• [What to produce]:
Return verbatim the inclusive range of lines running from the line that contains "on the origin." to the line that contains "bpy.context.scene.collection.objects.link(empty)". Omit every other line.

• [Raw data]:
· · · · ·

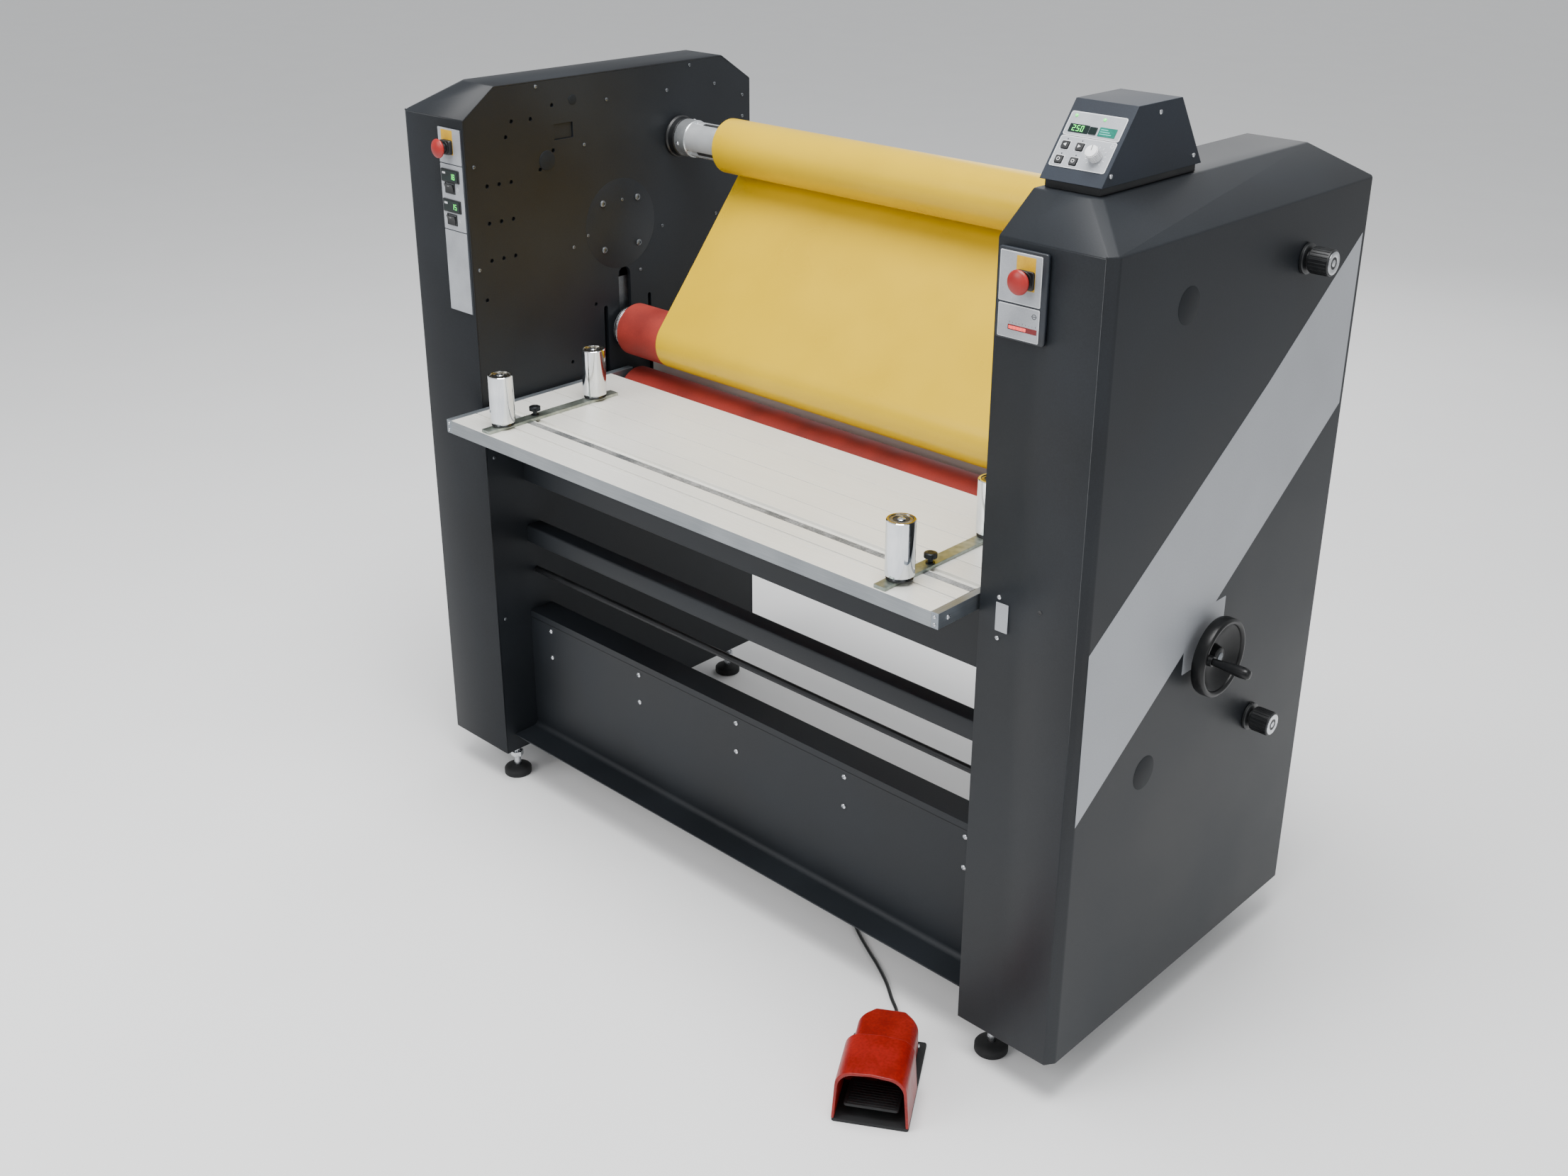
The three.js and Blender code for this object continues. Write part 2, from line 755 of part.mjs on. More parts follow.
// ---- hand controls on the right side ----
function addHandControls() {
  const { radius, hub, back, rim, dish } = wheel;
  const profile = [
    [0, half + gap],
    [hub, half + gap],
    [hub, back],
    [radius - 14, back + 12],
    [radius - 9, back + 6],
    [radius - 2, back + 8],
    [radius, back + 14],
    [radius, rim - 8],
    [radius - 4, rim],
    [radius - 11, rim],
    [radius - 15, rim - 12],
    [hub + 2, back + 8],
    [hub - 2, back + dish],
    [0, back + dish],
  ];
  const angle = THREE.MathUtils.degToRad(wheelHandle.angle);
  const handleY = wheel.y + wheelHandle.out * Math.cos(angle);
  const handleZ = wheel.z + wheelHandle.out * Math.sin(angle);
  const boss = rodAlong("x", wheelHandle.radius - 1, back + 14, wheelHandle.base, 20);
  const made = solid(turned(profile, "x", 36).translate(0, wheel.y, wheel.z));
  add("handwheel", made.add(solid(boss.translate(0, handleY, handleZ))), black);
  const { base, end } = wheelHandle;
  const grip = [
    [0, base + gap],
    [6, base + gap],
    [wheelHandle.radius - 3, base + 12],
    [wheelHandle.radius, end - 22],
    [wheelHandle.radius - 1, end - 6],
    [wheelHandle.radius - 5, end],
    [0, end],
  ];
  add("wheel_handle", turned(grip, "x", 20).translate(0, handleY, handleZ), black);
  for (const { name, y, z } of brakes) {
    const turnedKnob = [
      [0, half + gap],
      [brake.flange, half + gap],
      [brake.flange, brake.flangeEnd],
      [brake.neck, brake.flangeEnd],
      [brake.neck, brake.body],
      [brake.radius, brake.body],
      [brake.radius, brake.end - 1],
      [brake.radius - 1, brake.end],
      [0, brake.end],
    ];
    add(name, turned(turnedKnob, "x", 24).translate(0, y, z), black);
  }
}

// ---- foot switch and its cable ----
function addFootSwitch() {
  const group = new THREE.Group();
  group.position.set(pedal.x, pedal.y, 0);
  group.rotation.z = THREE.MathUtils.degToRad(pedal.turn);
  machine.add(group);
  const wide = pedal.width / 2;
  add("foot_switch_base", boxOf(-wide, wide, 0, pedal.length, 0, pedal.base), black, group);
  const low = pedal.base + gap;
  const hoodOutline = (inset) => {
    const foot = [wide - inset, inset ? low - 1 : low];
    const arch = archSteps.map((step, i) => [
      wide - step.in - inset,
      pedal.height * step.share - (i ? inset : 0),
    ]);
    const rightSide = [foot, ...arch];
    return [...rightSide, ...rightSide.map(([x, z]) => [-x, z]).reverse()];
  };
  const rear = pedal.rearWidth / 2;
  const bevel = pedal.rearBevel;
  const rearOutline = [
    [rear, low],
    [rear, pedal.rearTop - bevel.z],
    [rear - bevel.x, pedal.rearTop],
    [bevel.x - rear, pedal.rearTop],
    [-rear, pedal.rearTop - bevel.z],
    [-rear, low],
  ];
  const hood = solid(alongY(hoodOutline(0), 0, pedal.hood))
    .subtract(solid(alongY(hoodOutline(pedal.wall), -1, pedal.hood - pedal.wall)))
    .add(solid(alongY(rearOutline, pedal.hood - 1, pedal.length)));
  const gland = rodAlong("y", cable.radius + 4, pedal.length - 1, pedal.length + cable.glandLength, 16);
  add("foot_switch_hood", hood.add(solid(gland.translate(0, 0, cable.glandHeight))), redPaint, group);

  const step = new THREE.Group();
  step.position.set(0, treadle.hinge, treadle.z);
  step.rotation.x = -THREE.MathUtils.degToRad(treadle.lift);
  group.add(step);
  const { width, length, thick } = treadle;
  add("foot_treadle", boxOf(-width / 2, width / 2, -length, 0, -thick / 2, thick / 2), black, step);

  group.updateMatrixWorld(true);
  const behind = (distance, height) => {
    return group.localToWorld(new THREE.Vector3(0, pedal.length + distance, height));
  };
  const lie = cable.radius + 0.2;
  const endGap = 1; // a tilted end face needs more room than a square one
  // Along the floor, [x from the right side plate, y], then up to the gland with [x, y, z].
  const laid = [
    [-180, -362],
    [-220, -332],
    [-270, -302],
    [-303, -285],
    [-365, -250],
    [-402, -222],
    [-428, -178],
    [-418, -128],
    [-370, -92],
    [-300, -72],
    [-220, -60],
    [-150, -56],
  ];
  // Two quarter bends, each given by its ends and two points between them.
  const rising = [
    [-97, -58, lie],
    [-81, -59, 8],
    [-69.3, -60, 19.7],
    [-65, -60, 35.7],
    [-65, -60, 76],
    [-65, -60, 118],
    [-60.7, -60, 134],
    [-49, -60, 145.7],
    [-33, -60, 150],
  ];
  const plugIn = inner - cable.glandLength - endGap;
  const route = [
    behind(cable.glandLength + endGap, cable.glandHeight),
    behind(30, 19),
    behind(55, 8),
    behind(75, lie),
    ...laid.map(([x, y]) => new THREE.Vector3(inner + x, y, lie)),
    ...rising.map(([x, y, z]) => new THREE.Vector3(inner + x, y, z)),
    new THREE.Vector3(plugIn, cable.plateY, cable.plateZ),
  ];
  const section = new THREE.Shape();
  for (let i = 0; i < cable.sides; i++) {
    const angle = (2 * Math.PI * i) / cable.sides;
    const x = cable.radius * Math.cos(angle);
    const y = cable.radius * Math.sin(angle);
    if (i) section.lineTo(x, y);
    else section.moveTo(x, y);
  }
  section.closePath();
  const path = new THREE.CatmullRomCurve3(route);
  const options = { steps: cable.steps, extrudePath: path, bevelEnabled: false };
  const lead = new THREE.ExtrudeGeometry(section, options);
  add("foot_switch_cable", lead, black);
}

addCabinet("left", -1);
addCabinet("right", 1);
addRoller("upper", upperZ, block.far - gap - 1);
addRoller("lower", lowerZ, motor.shaftEnd);
addSupply();
addWeb();
addMotor();
addTables();
addGuide("left", -1);
addGuide("right", 1);
addCrossMembers();
addControlBox();
addFrontPanels();
addHandControls();
addFootSwitch();

// The handwheel's handle is the furthest piece to the right: centre the whole box on the origin.
machine.position.x = (half - wheelHandle.end) / 2;

export default machine;
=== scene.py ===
import json
import math

import bmesh
import bpy
from mathutils import Matrix, Vector


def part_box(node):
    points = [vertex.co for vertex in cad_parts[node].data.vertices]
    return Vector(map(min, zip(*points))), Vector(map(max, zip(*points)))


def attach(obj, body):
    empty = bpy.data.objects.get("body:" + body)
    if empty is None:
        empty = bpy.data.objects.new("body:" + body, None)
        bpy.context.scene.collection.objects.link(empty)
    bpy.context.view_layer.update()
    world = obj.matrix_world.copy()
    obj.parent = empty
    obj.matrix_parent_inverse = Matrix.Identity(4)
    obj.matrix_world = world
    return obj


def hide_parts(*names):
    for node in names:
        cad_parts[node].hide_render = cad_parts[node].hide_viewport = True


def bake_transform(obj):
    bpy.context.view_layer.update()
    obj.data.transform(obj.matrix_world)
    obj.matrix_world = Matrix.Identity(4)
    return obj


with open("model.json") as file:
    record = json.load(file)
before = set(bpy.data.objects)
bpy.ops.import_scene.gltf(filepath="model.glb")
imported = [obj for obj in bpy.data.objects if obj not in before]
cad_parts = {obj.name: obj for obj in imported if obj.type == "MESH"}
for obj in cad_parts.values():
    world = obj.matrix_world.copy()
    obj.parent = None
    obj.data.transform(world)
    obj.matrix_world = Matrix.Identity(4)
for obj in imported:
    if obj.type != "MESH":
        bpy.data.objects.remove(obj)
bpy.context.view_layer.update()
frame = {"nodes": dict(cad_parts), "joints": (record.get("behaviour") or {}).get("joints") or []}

mm = 0.001
scene = bpy.context.scene
joints = {j["name"]: j for j in frame["joints"]}
middleX = (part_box("left_cover")[0].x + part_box("right_cover")[1].x) / 2
sides = {"left": -1, "right": 1}


def spot(x, y, z):  # millimetres from the machine's middle plane and the floor
    return Vector((middleX + x * mm, y * mm, z * mm))


def placed(origin, across, up, out):  # a face's own frame: across and up along it, out of it
    place = Matrix((across, up, out)).transposed().to_4x4()
    place.translation = origin
    return place


def middle(node):  # the middle of a node's box, in metres
    return tuple((a + b) / 2 for a, b in zip(*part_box(node)))


def sideSpot(node):  # a node's middle on a side wall: along Y and up, in millimetres
    return tuple(v / mm for v in middle(node)[1:])


def frontSpot(node):  # a node's middle on the front: from the middle plane and up, in millimetres
    x, _, z = middle(node)
    return (x - middleX) / mm, z / mm


def frontExtent(node):  # left, right, bottom and top of a node, in millimetres
    low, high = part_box(node)
    return (low.x - middleX) / mm, (high.x - middleX) / mm, low.z / mm, high.z / mm


def halfWidth(node):
    low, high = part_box(node)
    return (high.x - low.x) / 2 / mm


def standing(x, y, z=0):  # a level place with its height up
    return placed(Vector((x, y, z)), (1, 0, 0), (0, 1, 0), (0, 0, 1))


def facingFront(x, y):  # an upright place that looks at the operator
    return placed(Vector((x, y, 0)), (1, 0, 0), (0, 0, 1), (0, -1, 0))


def linked(name, data):
    thing = bpy.data.objects.new(name, data)
    scene.collection.objects.link(thing)
    return thing


# ---- camera ----
cameraLook = {"place": (2.04515, -2.36823, 2.09685), "azimuth": 42.751, "down": 23.351, "roll": 0.52,
              "lens": 38.905, "shift": (-0.0171, -0.0416)}


def addCamera():
    azimuth, down, roll = (math.radians(cameraLook[k]) for k in ("azimuth", "down", "roll"))
    ahead = Vector((-math.sin(azimuth) * math.cos(down), math.cos(azimuth) * math.cos(down), -math.sin(down)))
    right = Vector((math.cos(azimuth), math.sin(azimuth), 0))
    up = right.cross(ahead)
    camera = linked("camera", bpy.data.cameras.new("camera"))
    camera.matrix_world = placed(
        Vector(cameraLook["place"]),
        right * math.cos(roll) + up * math.sin(roll),
        up * math.cos(roll) - right * math.sin(roll),
        -ahead,
    )
    camera.data.lens = cameraLook["lens"]
    camera.data.shift_x, camera.data.shift_y = cameraLook["shift"]
    scene.camera = camera


addCamera()
print("camera set")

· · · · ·

• [Finished answer]:
// The handwheel's handle is the furthest piece to the right: centre the whole box on the origin.
machine.position.x = (half - wheelHandle.end) / 2;

export default machine;
=== scene.py ===
import json
import math

import bmesh
import bpy
from mathutils import Matrix, Vector


def part_box(node):
    points = [vertex.co for vertex in cad_parts[node].data.vertices]
    return Vector(map(min, zip(*points))), Vector(map(max, zip(*points)))


def attach(obj, body):
    empty = bpy.data.objects.get("body:" + body)
    if empty is None:
        empty = bpy.data.objects.new("body:" + body, None)
        bpy.context.scene.collection.objects.link(empty)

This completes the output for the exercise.